In conclusion, the Lomax distribution is a crucial probability distribution with many applications in survival analysis, actuarial science, economics, and business. It is a heavy-tailed distribution that exhibits a higher probability of generating rare events, making it useful in extreme value analysis. This distribution is defined by two parameters: λ, the scale parameter, and κ, the shape parameter. The Lomax distribution’s PDF and CDF formulas explicitly show the dependence of the distribution on these parameters, making it easy to calculate quantiles and probabilities. Understanding the Lomax distribution’s properties and applications is essential in many fields, and hopefully, this blog has provided a useful introduction.

## References

[1] K. Lomax. Business failures: another example of the analysis of failure data. J Am Stat Assoc. 1987;49:847–852

[2] Fuzzyrandom, CC BY-SA 4.0 https://creativecommons.org/licenses/by-sa/4.0, via Wikimedia Commons

[3] E. Oguntunde et al. “A New Generalization of the Lomax Distribution with Increasing, Decreasing, and Constant Failure Rate.” Modelling and Simulation in Engineering Volume 2017.

[4] M.E. Mead. On Five-Parameter Lomax Distribution:Properties and Applications. Pakistan Journal of Statistics and Operation Research. Vol 12. No.1. 2016.

[5] El-Bassiouny A. H., Abdo N. F., Shahen H. S. Exponential lomax distribution. *International Journal of Computer Applications*, 2015; 121(13).

[6] Abdul-Moniem, Ibrahim & Abdel-Hameed, H. (2012). On exponentiated Lomax distribution. International Journal of Mathematical Education. 33. 1-7.

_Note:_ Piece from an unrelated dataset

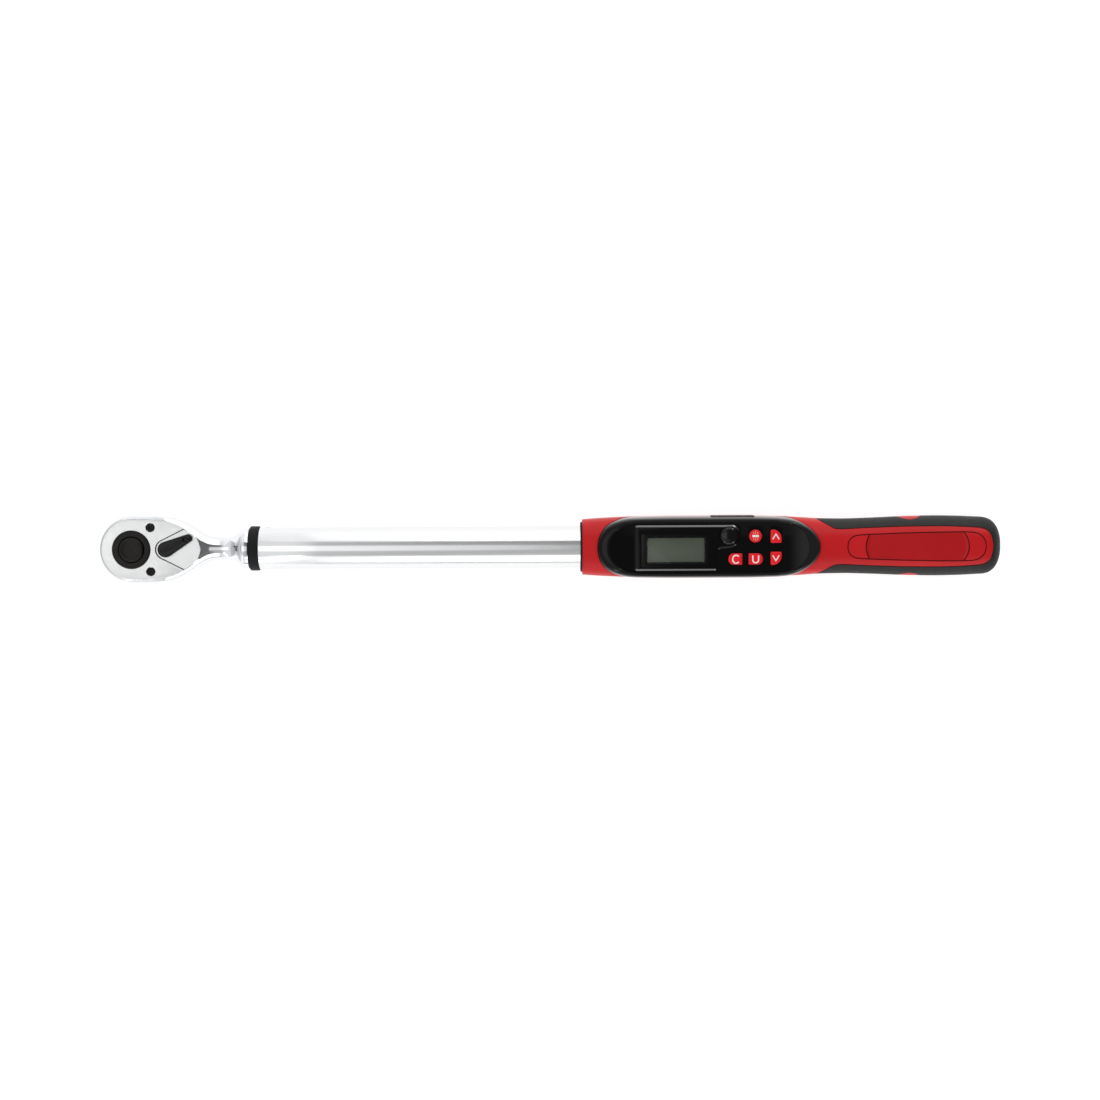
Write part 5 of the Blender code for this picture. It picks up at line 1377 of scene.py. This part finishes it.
px, py = POWER_AT
symbol("power_bar", "power_key", stroke([(px - 1.9, py), (px + 1.9, py)], 1.3))
rays = []
for a in (90, 58, 122, -90, -58, -122):
    c, s = math.cos(math.radians(a)), math.sin(math.radians(a))
    rays.append(stroke([(px + 1.5 * c, py + 1.5 * s), (px + 2.8 * c, py + 2.8 * s)], 0.26))
symbol("power_ray", "power_key", *rays, mat=RAY)
symbol("up_arrow", "up_key", stroke([(380.4, 4.9), (382.3, 8.0), (384.2, 4.9)], 0.62))
symbol("down_arrow", "down_key", stroke([(380.4, -4.6), (382.3, -7.7), (384.2, -4.6)], 0.62))
c_arc = [(358.8 + 2.05 * math.cos(math.radians(a)), -6.8 + 2.35 * math.sin(math.radians(a))) for a in range(42, 319, 12)]
symbol("clear_letter", "clear_key", stroke(c_arc, 0.74))
u_arc = [(368.65, -4.55), (368.65, -7.2)] + [(370.35 + 1.7 * math.cos(math.radians(a)), -7.2 + 1.75 * math.sin(math.radians(a))) for a in range(195, 346, 15)] + [(372.05, -7.2), (372.05, -4.55)]
symbol("unit_letter", "unit_key", stroke(u_arc, 0.74))

# ------------------------------------------------------------------ port flap
flap_profile = [(17.5, 5.8), (18.55, 5.8), (18.85, 5.95), (19.0, 6.3), (19.0, 7.6), (18.98, 9.0), (18.9, 10.5), (18.78, 12.0), (18.65, 13.3), (18.52, 14.3), (18.38, 14.8), (18.15, 14.95), (17.9, 14.95), (17.5, 14.8)]
flap = finish(prism(flap_profile, 344.8, 370.1, "X"), "port_flap_skin", FLAP)
join(flap, box((355.4, 16.3, 12.1), (361.0, 17.9, 13.3)))
cut(flap, *[rod(0.28, 346.5, 368.4, (0, 19.16, z), "X", steps=12) for z in (7.2, 8.1, 9.0)])
use(flap, "port_flap", "black_rubber", "port_cover")

# ------------------------------------------------------------------ battery door and cells
door = finish(half_shell(False, 0.0, x0=440.0), "battery_door_skin", RED)
combine(door, prism(rounded_box(DOOR_X0, DOOR_X1, -DOOR_Y, DOOR_Y, 4.0, 12), -50.0, 0.0), "INTERSECT")
cut(
    door,
    box((440.0, -20.0, -15.6), (459.0, 20.0, 5.0)),
    box((461.0, -20.0, -15.6), (484.0, 20.0, 5.0)),
    box((486.0, -20.0, -15.6), (510.0, 20.0, 5.0)),
    box((440.0, -20.0, -11.6), (510.0, 20.0, 5.0)),
    box((440.0, 8.6, -15.6), (510.0, 20.0, 5.0)),
    box((440.0, -20.0, -15.6), (510.0, -8.6, 5.0)),
    *[rod(0.45, -6.0 + abs(k - 2) * 0.8, 6.0 - abs(k - 2) * 0.8, (488.5 + 1.7 * k, 0, -LOW_H(488.5 + 1.7 * k) - 0.12), "Y", steps=12) for k in range(5)],
)
use(door, "door", "red_plastic", "battery_door")
CELL_Y, CELL_Z, CELL_R = 5.5, -5.6, 5.25
for name, side, back, nub in (("battery_1", 1, 453.8, 498.2), ("battery_2", -1, 492.7, 448.2)):
    d = 1 if nub > back else -1
    body = [(0, back), (4.6, back), (5.1, back + 0.15 * d), (CELL_R, back + 0.5 * d), (CELL_R, nub - 1.5 * d), (5.1, nub - 1.1 * d), (4.7, nub - 0.9 * d), (2.1, nub - 0.9 * d), (1.9, nub - 0.7 * d), (1.9, nub - 0.15 * d), (1.7, nub), (0, nub)]
    use(finish(lathe(body, (0, side * CELL_Y, CELL_Z), "X", 64), name + "_cell", CELL), "wrench", "cell_sleeve", name)

# ------------------------------------------------------------------ finishes for the pieces that stay as they are
CARRIED = {
    STEEL: ("release_spring", "pawl_plunger", "plunger_spring"),
    OXIDE: ("pawl",),
    WHITE: ("sensor_bush", "backlight_panel", "indicator_led"),
    GAUGE: ("strain_gauge_left", "strain_gauge_right"),
    SLEEVE: ("sensor_cable", "battery_lead_black"),
    RED_SLEEVE: ("battery_lead_red",),
    SILICONE: ("lcd_connector_strip", "keypad_mat"),
    BOARD: ("main_board",),
    CHIP: ("controller_chip", "buzzer"),
    NICKEL: ("data_port", "battery_spring_1", "battery_spring_2", "bridge_contact", "positive_contact"),
    TRAY: ("battery_tray",),
}
for mat, names in CARRIED.items():
    for name in names:
        mesh = NODES[name].data
        if not mesh.materials:
            mesh.materials.append(mat)
        for k in range(len(mesh.materials)):
            mesh.materials[k] = mat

[7] Gauss M. Cordeiro, Edwin M.M. Ortega & Božidar V. Popović (2015) The gamma-Lomax distribution, Journal of Statistical Computation and Simulation, 85:2, 305-319, DOI: 10.1080/00949655.2013.822869

[8] Artur J. Lemonte & Gauss M. Cordeiro (2013) An extended Lomax distribution, Statistics, 47:4, 800-816, DOI: 10.1080/02331888.2011.568119

[9] Bander Al-Zahrania, Hanaa Sagorb. The Poisson-Lomax Distribution. Revista Colombiana de Estadística Junio 2014, volumen 37, no. 1, pp. 225 a 245

[10] Rady, EH.A., Hassanein, W.A. & Elhaddad, T.A. The power Lomax distribution with an application to bladder cancer data. *SpringerPlus* **5**, 1838 (2016). https://doi.org/10.1186/s40064-016-3464-y

[11] Ashour, Samir & Eltehiwy, Mahmoud. (2013). Transmuted Lomax Distribution. American Journal of Applied Mathematics and Statistics. 1. 121-127. 10.12691/ajams-1-6-3.

[12] Tahir, M. & Cordeiro, Gauss & Mansoor, M. & Zubair,. (2014). The Weibull-Lomax distribution: Properties and Applications. Hacettepe University Bulletin of Natural Sciences and Engineering Series B: Mathematics and Statistics. 10.15672/HJMS.2014147465.

[13] Kilany, Neveen. (2016). Weighted Lomax distribution. SpringerPlus. 5. 10.1186/s40064-016-3489-2.